Federal Reserve data from the Survey of Consumer Finances shows that the median emergency savings for adults under 35 is around $3,000. That's one month of expenses if you're lucky, maybe two if your rent is low. It's not enough.
Without the emergency fund, the same firing that the OP handled with a week off becomes a different story. You're job hunting while panicking. You're taking the first offer you get instead of the best one. You're putting groceries on a credit card because the last paycheck is gone and the next job hasn't started yet. You're borrowing from family, which comes with its own weight. Or you're taking a payday loan, which is a 400% APR trap.
The emergency fund is the thing that keeps a bad week from becoming a bad year.
the number feels impossible until you hit it
Three months of expenses sounds huge when you're starting from zero. If your monthly burn is $2,500, that's $7,500. If it's $3,500, that's over $10K. Most people look at that number and think "I'll never get there."
You will.
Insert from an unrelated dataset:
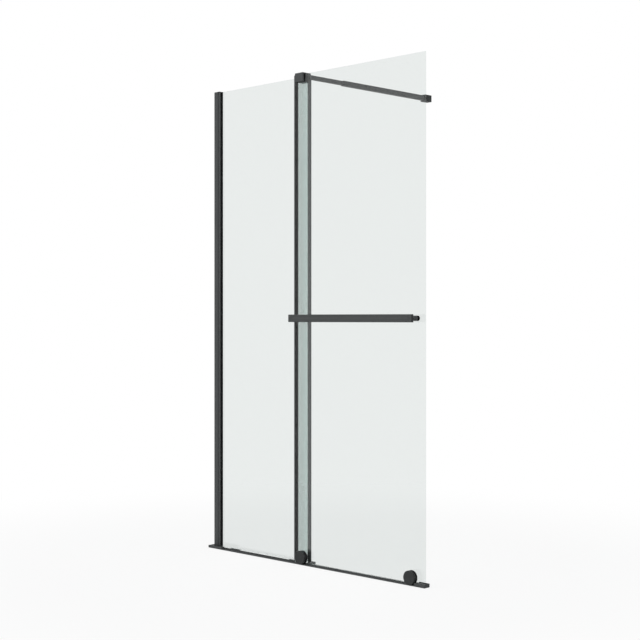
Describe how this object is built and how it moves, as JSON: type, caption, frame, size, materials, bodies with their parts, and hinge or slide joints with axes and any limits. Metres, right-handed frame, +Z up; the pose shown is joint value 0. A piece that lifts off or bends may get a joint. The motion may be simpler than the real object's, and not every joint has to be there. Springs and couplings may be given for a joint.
{
  "type": "sliding shower screen",
  "caption": "Walk-in shower screen: a fixed glass pane in a wall profile, a glass pane sliding on floor wheels in front of it with a towel-bar handle, and a telescopic brace to the back wall.",
  "frame": {"origin": "middle of the floor rail's underside, on the floor", "axes": "+X along the screen away from the side wall, +Y into the shower towards the back wall, +Z up"},
  "size_m": [1.21, 0.8374, 1.966],
  "materials": {
    "black_metal": "satin powder coat",
    "glass": "polished clear",
    "clear_seal": "clear soft plastic",
    "black_plastic": "matt",
    "black_rubber": "matt",
    "bearing_steel": "ground",
    "stainless": "brushed",
    "tape": "matt foam tape"
  },
  "bodies": {
    "screen_frame": {"floor_rail": "black_metal", "rail_tape": "tape", "rail_end_stop_wall": "black_metal", "rail_end_stop_open": "black_metal", "wall_channel": "black_metal", "glazing_profile": "black_metal", "profile_screws": "stainless", "wall_profile_cap": "black_plastic", "glazing_gasket_front": "black_rubber", "glazing_gasket_rear": "black_rubber", "fixed_glass": "glass", "floor_channel": "clear_seal", "floor_channel_end_cap": "black_plastic", "setting_blocks": "black_rubber", "fixed_edge_profile": "black_metal", "overlap_seal": "clear_seal", "brace_clamp": "black_metal", "clamp_pads": "black_rubber", "clamp_grub_screws": "stainless", "guide_liner_front": "black_plastic", "guide_liner_rear": "black_plastic", "brace_inner_tube": "black_metal", "brace_inner_glide": "black_plastic"},
    "brace_end": {"brace_outer_tube": "black_metal", "brace_set_screw": "stainless", "brace_wall_bracket": "black_metal"},
    "door": {"door_glass": "glass", "door_edge_profile": "black_metal", "door_lip_seal": "clear_seal", "door_bottom_sweep": "clear_seal", "handle_bar": "black_metal", "handle_end_cap_left": "black_metal", "handle_end_cap_right": "black_metal", "handle_screws": "stainless", "handle_screw_caps": "black_metal", "roller_axle_left": "stainless", "roller_gasket_left": "black_rubber", "roller_nut_left": "black_metal", "handle_post_left": "black_metal", "handle_rear_bolt_left": "black_metal", "handle_gasket_left": "black_rubber", "roller_axle_right": "stainless", "roller_gasket_right": "black_rubber", "roller_nut_right": "black_metal", "handle_post_right": "black_metal", "handle_rear_bolt_right": "black_metal", "handle_gasket_right": "black_rubber"},
    "roller_left": {"wheel_left": "black_plastic", "wheel_bearing_left": "bearing_steel", "wheel_cover_left": "black_metal"},
    "roller_right": {"wheel_right": "black_plastic", "wheel_bearing_right": "bearing_steel", "wheel_cover_right": "black_metal"}
  },
  "joints": [
    {"name": "door_slide", "type": "slide", "parent": "screen_frame", "child": "door", "axis": [-1, 0, 0], "range_m": [0, 0.46]},
    {"name": "roller_left_spin", "type": "hinge", "parent": "door", "child": "roller_left", "pos_m": [-0.041, -0.007, 0.0296], "axis": [0, 1, 0], "continuous": true},
    {"name": "roller_right_spin", "type": "hinge", "parent": "door", "child": "roller_right", "pos_m": [0.5335, -0.007, 0.0296], "axis": [0, 1, 0], "continuous": true},
    {"name": "brace_slide", "type": "slide", "parent": "screen_frame", "child": "brace_end", "axis": [0, 1, 0], "range_m": [-0.19, 0.26]}
  ],
  "couplings": [
    {"joint": "roller_left_spin", "follows": "door_slide", "rad_per_m": -40.65},
    {"joint": "roller_right_spin", "follows": "door_slide", "rad_per_m": -40.65}
  ]
}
It just takes longer than you think it should, and that's fine.
Start with $1,000. That's the first milestone. It covers most small emergencies without spiraling. Then build to one month. Then two. Then three. Each step makes the next crisis less likely to compound.
The median 25-year-old has a negative net worth, according to Federal Reserve data. If you're sitting on $5,000 in an emergency fund, you're ahead of most of your peers. If you're sitting on three months, you're in a different financial reality than the baseline.
why the OP's post matters
That Reddit thread hit because it named the thing most finance content skips: the emergency fund is about the shape of being able to take a week off without spiraling. The math is just how you get there.
So here's what I'd do if you're starting from zero. Don't chase three months. Chase $1,000, then one month, and let the feeling of having it do the rest of the convincing. You won't really get why the fund matters until the week you need it. Build it anyway, so that week becomes a problem you can work on instead of a hole you fall into.